民藝の足跡を追って 〜我孫子〜

 


千葉県我孫子市。1896年、常磐線の開通によって、東京から1時間となったことで、手賀沼を望む高台は別荘地として注目され、「北の鎌倉」と呼ばれたそうだ。

ここに文人たちが集まったのが、大正時代。1914年、民芸運動の提唱者である柳宗悦が移り住んだことで、志賀直哉や武者小路実篤などが移住した。
さらには、柳宗悦の邸宅「三樹荘」には、陶芸家バーナード・リーチが窯を築いた。


我孫子駅から炎天下を歩くこと15分足らず。住宅街の中に、柳宗悦の居宅跡が現れる。
現在は、個人宅となっており、中には入れない。三樹荘の説明の看板が柳宗悦の足跡を語る。


三樹荘は、高台になっており、家の脇道に緑豊かな階段が続く。
手賀沼に向かって、緩やかに降っていく。


我孫子の地図。


階段を下ると、また住宅街。大正時代は、おそらく手賀沼まで遮るものもなく、田んぼが広がっていたのだろうが、今は完全に地方のどこにでもあるような街並みだ。

近くには白樺文学館がある。空調設備の工事のために休館中だった。。

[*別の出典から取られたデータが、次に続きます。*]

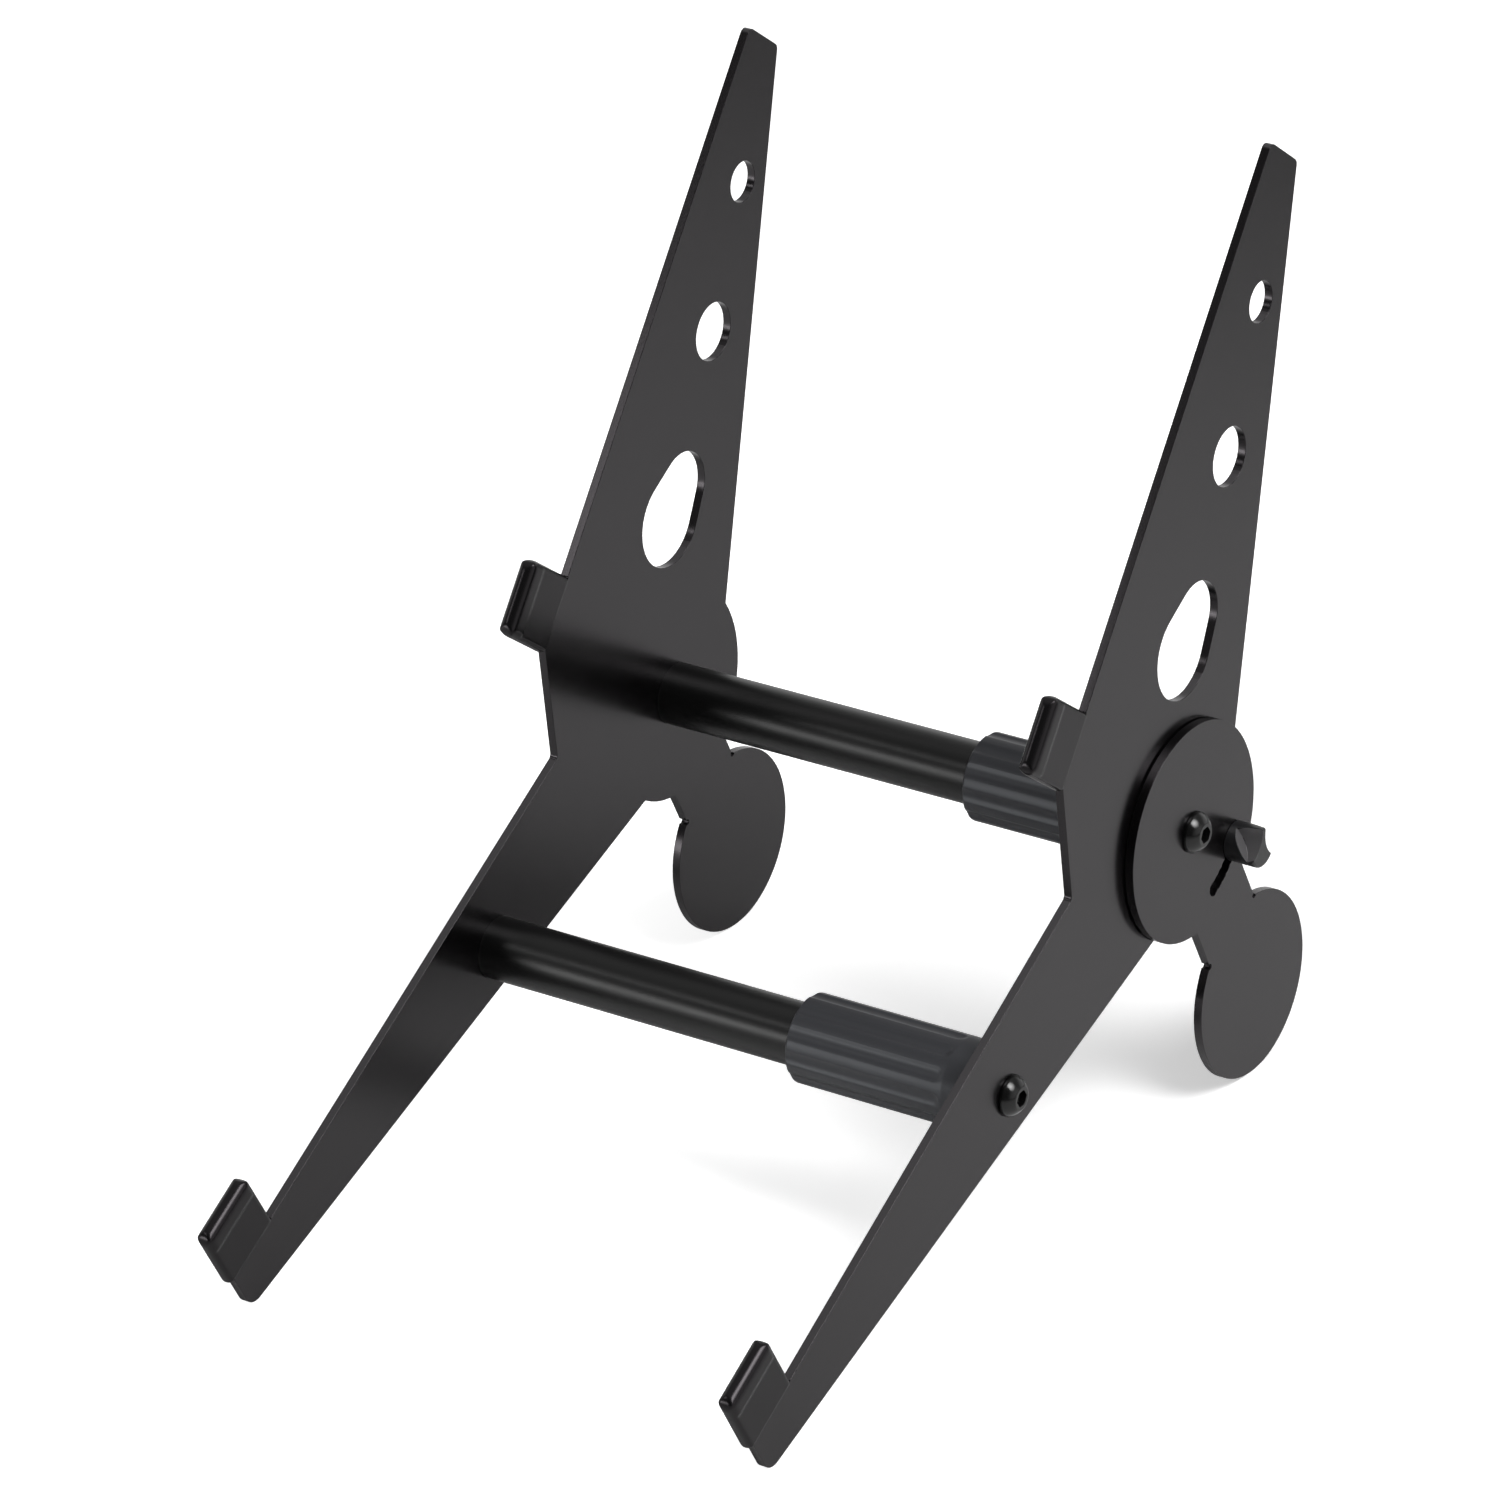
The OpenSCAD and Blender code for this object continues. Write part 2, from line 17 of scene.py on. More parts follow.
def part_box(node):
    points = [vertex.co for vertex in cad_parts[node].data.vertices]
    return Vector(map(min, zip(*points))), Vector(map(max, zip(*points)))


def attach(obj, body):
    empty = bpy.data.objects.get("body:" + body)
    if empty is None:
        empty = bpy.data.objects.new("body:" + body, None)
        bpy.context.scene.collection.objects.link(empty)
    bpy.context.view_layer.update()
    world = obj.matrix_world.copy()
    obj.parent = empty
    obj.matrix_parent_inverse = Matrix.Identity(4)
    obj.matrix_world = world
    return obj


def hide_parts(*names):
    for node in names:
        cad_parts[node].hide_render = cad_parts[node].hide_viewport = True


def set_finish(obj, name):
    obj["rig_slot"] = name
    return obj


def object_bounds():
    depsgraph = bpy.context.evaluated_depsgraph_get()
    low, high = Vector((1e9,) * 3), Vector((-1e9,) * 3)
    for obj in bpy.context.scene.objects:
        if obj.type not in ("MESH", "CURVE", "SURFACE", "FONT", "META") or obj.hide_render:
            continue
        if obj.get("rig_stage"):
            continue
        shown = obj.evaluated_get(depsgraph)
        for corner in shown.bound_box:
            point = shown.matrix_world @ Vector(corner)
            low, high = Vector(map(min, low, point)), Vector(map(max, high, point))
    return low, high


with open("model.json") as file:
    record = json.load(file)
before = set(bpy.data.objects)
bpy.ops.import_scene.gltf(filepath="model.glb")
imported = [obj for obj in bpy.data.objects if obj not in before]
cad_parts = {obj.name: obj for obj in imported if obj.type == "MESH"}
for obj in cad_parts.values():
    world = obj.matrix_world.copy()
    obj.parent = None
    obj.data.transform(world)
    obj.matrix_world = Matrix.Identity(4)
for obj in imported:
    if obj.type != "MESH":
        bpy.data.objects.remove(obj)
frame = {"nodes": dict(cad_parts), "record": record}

MM = 0.001
SIDES = ("left", "right")

cad_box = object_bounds()
nodes = frame["nodes"]
record = frame["record"]
body_of = {node: body for body, members in record["behaviour"]["bodies"].items() for node in members}
slot_of = {piece["node"]: piece["material_slot"] for piece in record["subparts"]}
print("nodes", len(nodes), "size in mm", [round(v / MM, 1) for v in cad_box[1] - cad_box[0]])


# %% Where the two cross tubes lie
def centre(node):
    """Middle of a node's box"""
    low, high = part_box(node)
    return (low + high) / 2


upper_axis = centre("upper_inner_tube")
lower_axis = centre("lower_inner_tube")
for level, axis in (("upper", upper_axis), ("lower", lower_axis)):
    print(level, "tube at y, z in mm", [round(v / MM, 2) for v in axis.yz])


# %% [markdown]
# ## The camera
# A product photograph is taken from far away with a long lens, so that parallel edges stay nearly parallel.
# The place and the three directions below give the same view of the stand. Blender's camera looks along its
# own minus Z with Y up, so the matrix is filled with the view's right, up and backward directions.

# %% Camera at the photograph's viewing angle
def show(thing):
    """Puts a new object into the scene"""
    bpy.context.scene.collection.objects.link(thing)
    return thing


right = Vector((0.82921768, 0.55671837, -0.04962561))
down = Vector((0.22438681, -0.412902, -0.88270182))
ahead = Vector((-0.51190683, 0.72081662, -0.4673059))
place = Vector((1.471759, -2.073888, 1.497922))
view = Matrix((right, -down, -ahead)).transposed().to_4x4()
view.translation = place
lens = bpy.data.cameras.new("view")
lens.lens = 216
lens.sensor_width = 36
lens.clip_start = 0.1
lens.clip_end = 50
camera = show(bpy.data.objects.new("camera", lens))
camera.matrix_world = view
bpy.context.scene.camera = camera
bpy.context.scene.view_settings.view_transform = "Standard"
print("camera", round(place.length, 3), "m from the origin")


# %% [markdown]
# ## Making a piece
# Every new piece stands for a node of the model: it takes the node's place, rides on the node's body and
# keeps its finish slot. One helper does all three, so that no piece is left behind when the stand moves.
# A node's mesh is loose triangles, so a copy of it is merged first: points that coincide become one, and
# triangles that lie in one plane become one face again. Only then is there an edge for a bevel to round.

# %% A piece that stands for a node
def piece_for(node, bm, name):
    """Makes a mesh object of bm that stands for the node"""
    mesh = bpy.data.meshes.new(name)
    bm.to_mesh(mesh)
    bm.free()
    labels = [a.name for a in mesh.attributes]
    for label in labels:
        if label == "custom_normal" or label.startswith("UVMap"):
            mesh.attributes.remove(mesh.attributes[label])
    mesh.polygons.foreach_set("use_smooth", [True] * len(mesh.polygons))
    piece = show(bpy.data.objects.new(name, mesh))
    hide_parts(node)
    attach(piece, body_of[node])
    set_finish(piece, slot_of[node])
    return piece


def merged(node, weld=2e-6, flat=math.radians(0.4)):
    """A bmesh of the node whose loose triangles are joined and whose flat faces are whole again"""
    bm = bmesh.new()
    bm.from_mesh(nodes[node].data)
    bmesh.ops.remove_doubles(bm, verts=bm.verts, dist=weld)
    bmesh.ops.dissolve_limit(bm, angle_limit=flat, verts=bm.verts, edges=bm.edges)
    return bm


def weighted(piece):
    """Lets the large faces lead the shading, so that they stay flat beside a rounded edge"""
    normals = piece.modifiers.new("weighted normals", "WEIGHTED_NORMAL")
    normals.keep_sharp = True
    return piece


# %% [markdown]
# ## Plates with softened edges
# The side frames and feet are cut from 3 mm steel by a laser and powder coated. The coating draws back a
# little on each edge and leaves a round of a few tenths of a millimetre. That small round matters most of
# all: it catches the light as a thin line. Modelling each outline anew would risk moving a hole or a notch,
# so the model's own outline is copied and its sharp edges are bevelled.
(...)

。


志賀直哉の邸宅跡。
書斎だけは、移築されていたものを元の場所に戻したとかで、当時のものだそうだ。



手賀沼の方に歩いて行く。
バーナード・リーチ碑を発見。1916年から1919年に窯が消失するまで、我孫子に住んで作陶していたそうだ。
記念碑には、東洋と西洋の融合というリーチの理想像が示されている。




I have seen a vision of the marriage of East and West.
Far off down the Halls of Time, I heard a childlike voice.
How long? How long?  

Bernard Leach

私は東洋と西洋の結婚を夢見続けてきた。
はるか悠久の彼方から聖童の声を聞いた。
それはいつの日か いつの日か



今はすっかり住宅街となってしまった我孫子だが、手賀沼は今も変わず水をたたえている。
大正時代の頃をイメージしながら歩くと、少しは民藝の足跡を感じられるかもしれない。